Note: The retention_period of 72h is a representative starting point. Adjust based on your storage capacity and troubleshooting requirements.

6. Configuration Flow

The following sequence describes the full setup for each Fabric host and the monitoring machine.

6.1 On Each Fabric Host

  1. Run fabric_7_monitor.sh (or edit jvm.options manually) to add the javaagent line.

  2. Restart Fabric so the JVM picks up the new javaagent line.

  3. Confirm the Fabric metrics endpoint is responding:

curl http://localhost:7170/metrics
  1. Start Node Exporter as a background process:
nohup $K2_HOME/monitor/node_exporter/node_exporter >/dev/null 2>&1 &
  1. Configure and start Promtail (if Loki is available):
$K2_HOME/monitor/promtail/promtail_config.sh -lk <LOKI_HOST> -s fabric

Alternatively: If the monitor directory is present and the MONITORING environment variable is set to 'default' or 'true', running monitor_setup.sh performs all of the above steps automatically.

6.2 On the Monitoring Machine

  1. Start Loki with the local configuration file.

  2. Configure Prometheus with scrape jobs for each Fabric host (port 7170) and Node Exporter (port 9100).

  3. Start or reload Prometheus.

  4. Configure Grafana with Prometheus and Loki as data sources.

  5. Import the Grafana dashboard JSON.

7. Dashboard Model

The sample Grafana dashboard is organized around Fabric, Cassandra, and Kafka.

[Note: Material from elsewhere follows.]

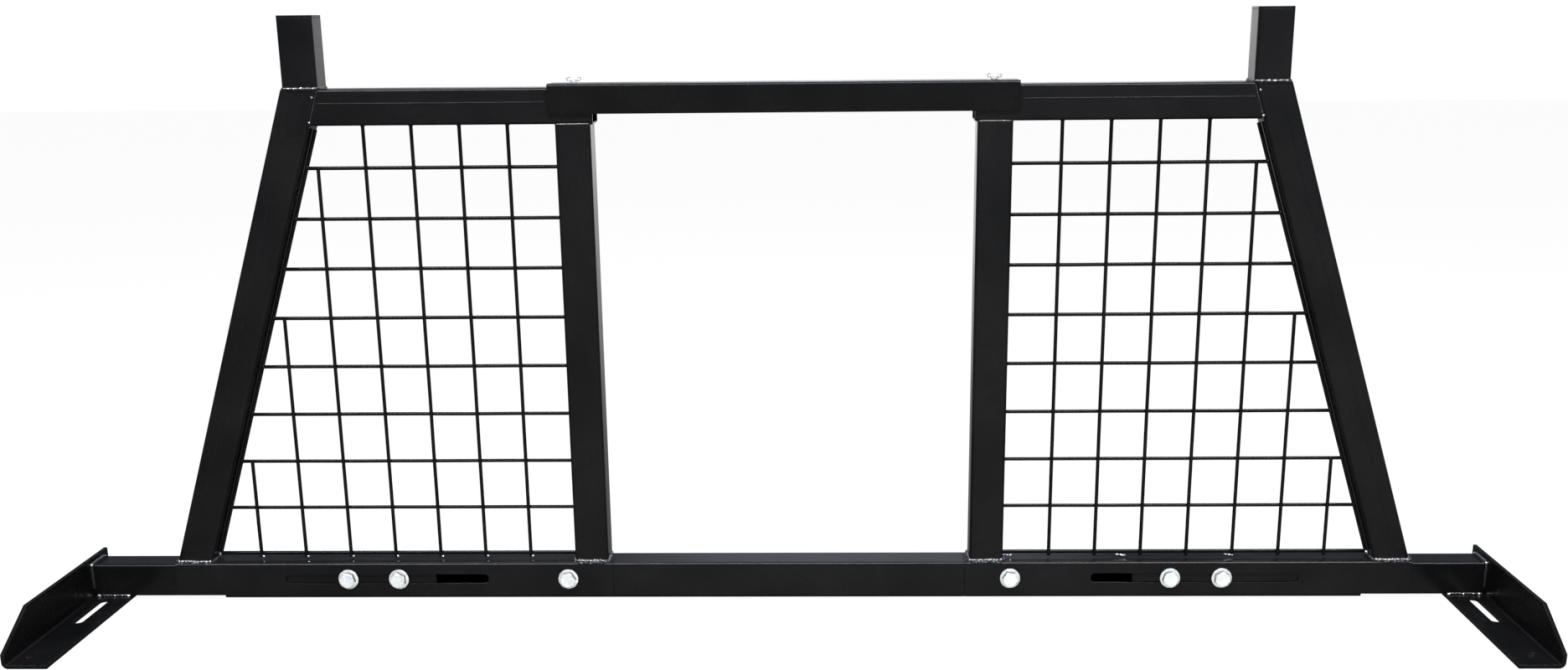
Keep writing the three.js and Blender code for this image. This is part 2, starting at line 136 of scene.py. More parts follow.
class Nodes:
    """A node tree that is written in a few short calls."""

    def __init__(self, tree):
        self.tree = tree

    def link(self, output, socket):
        self.tree.links.new(output, socket)

    def add(self, kind, inputs=None, **settings):
        node = self.tree.nodes.new(kind)
        for key, value in settings.items():
            setattr(node, key, value)
        for key, value in (inputs or {}).items():
            if isinstance(value, bpy.types.NodeSocket):
                self.link(value, node.inputs[key])
            else:
                node.inputs[key].default_value = value
        return node

    def noise(self, vector, scale, detail=3.0, roughness=0.55):
        inputs = {"Vector": vector, "Scale": scale, "Detail": detail, "Roughness": roughness}
        return self.add("ShaderNodeTexNoise", inputs).outputs["Fac"]

    def span(self, value, low, high, to_low, to_high):
        """A value moved from one range to another, and kept inside the second."""
        inputs = {0: value, 1: low, 2: high, 3: to_low, 4: to_high}
        return self.add("ShaderNodeMapRange", inputs).outputs[0]

    def math(self, operation, first, second=0.0):
        node = self.add("ShaderNodeMath", {0: first, 1: second}, operation=operation)
        return node.outputs[0]

    def mix(self, factor, first, second):
        """A blend of two colours."""
        inputs = {0: factor, 6: first, 7: second}
        return self.add("ShaderNodeMix", inputs, data_type="RGBA").outputs[2]

    def bump(self, height, distance, strength=1.0, normal=None):
        inputs = {"Height": height, "Distance": distance, "Strength": strength}
        if normal is not None:
            inputs["Normal"] = normal
        return self.add("ShaderNodeBump", inputs).outputs["Normal"]


def new_material(name):
    material = bpy.data.materials.new(name)
    material.use_nodes = True
    nodes = Nodes(material.node_tree)
    shader = material.node_tree.nodes["Principled BSDF"]
    point = nodes.add("ShaderNodeTexCoord").outputs["Object"]
    return material, nodes, shader, point


def powder_coat(name, tone=1.0, base_roughness=0.19, grain=1.0, edge_radius=0.0009, shine=0.14):
    """Semi-gloss black powder coat: orange peel, slight waviness of the steel, paler worn edges."""
    material, nodes, shader, point = new_material(name)
    patches = nodes.noise(point, 9.0, 4.0)
    peel = nodes.noise(point, 520.0, 2.0, 0.5)
    dust = nodes.noise(point, 170.0, 5.0, 0.7)
    wave = nodes.noise(point, 34.0, 2.0, 0.4)
    rounded = nodes.add("ShaderNodeBevel", {"Radius": edge_radius}, samples=4).outputs[0]
    dark = (0.0022 * tone, 0.0023 * tone, 0.0025 * tone, 1)
    pale = (0.0042 * tone, 0.0042 * tone, 0.0045 * tone, 1)
    worn = (0.022, 0.023, 0.025, 1)
    coat = nodes.mix(nodes.span(patches, 0.35, 0.65, 0, 1), dark, pale)
    coat = nodes.mix(nodes.span(dust, 0.62, 0.80, 0, 0.12), coat, worn)
    true_normal = nodes.add("ShaderNodeNewGeometry").outputs["True Normal"]
    facing = nodes.add("ShaderNodeVectorMath", {0: rounded, 1: true_normal}, operation="DOT_PRODUCT")
    edge = nodes.span(facing.outputs["Value"], 0.93, 0.70, 0, 1)
    scuff = nodes.math("MULTIPLY", edge, nodes.span(dust, 0.40, 0.65, 0.1, 0.8))
    coat = nodes.mix(scuff, coat, worn)
    shader.inputs["Base Color"].default_value = dark
    nodes.link(coat, shader.inputs["Base Color"])
    rough = nodes.math("ADD", nodes.span(patches, 0.3, 0.7, -0.03, 0.04), base_roughness)
    rough = nodes.math("ADD", rough, nodes.span(dust, 0.5, 0.85, 0, 0.05))
    nodes.link(rough, shader.inputs["Roughness"])
    shader.inputs["Specular IOR Level"].default_value = shine
    normal = nodes.bump(wave, 0.00022, 0.25, rounded)
    normal = nodes.bump(peel, 0.000030 * grain, 0.5, normal)
    nodes.link(normal, shader.inputs["Normal"])
    return material


def zinc_plate(name, base_roughness=0.24, tone=1.0):
    """Bright zinc: bare metal with a faint blue and straw tint, fine scratches and dull spots."""
    material, nodes, shader, point = new_material(name)
    cloud = nodes.noise(point, 160.0, 3.0)
    fine = nodes.noise(point, 1500.0, 4.0, 0.65)
    cool = (0.84 * tone, 0.90 * tone, 0.93 * tone, 1)
    warm = (0.94 * tone, 0.95 * tone, 0.90 * tone, 1)
    colour = nodes.mix(nodes.span(cloud, 0.35, 0.65, 0, 1), cool, warm)
    dull = (0.62 * tone, 0.64 * tone, 0.65 * tone, 1)
    colour = nodes.mix(nodes.span(fine, 0.66, 0.85, 0, 0.15), colour, dull)
    nodes.link(colour, shader.inputs["Base Color"])
    shader.inputs["Metallic"].default_value = 0.75
    rough = nodes.math("ADD", nodes.span(cloud, 0.3, 0.7, -0.03, 0.05), base_roughness)
    rough = nodes.math("ADD", rough, nodes.span(fine, 0.5, 0.8, 0, 0.10))
    nodes.link(rough, shader.inputs["Roughness"])
    rounded = nodes.add("ShaderNodeBevel", {"Radius": 0.0004}, samples=4).outputs[0]
    nodes.link(nodes.bump(fine, 0.00002, 0.4, rounded), shader.inputs["Normal"])
    return material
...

It combines JVM metrics, Fabric product counters, and Node Exporter host metrics to provide a unified operational view.

The dashboard is divided into sections:

  • Fabric Health: nodes up, CPU usage, memory usage, heap usage

  • Fabric Performance: reads, writes, read time, mDB size

  • JVM: GC activity, thread counts, heap and non-heap memory

  • Host: CPU, memory, filesystem, network (from Node Exporter)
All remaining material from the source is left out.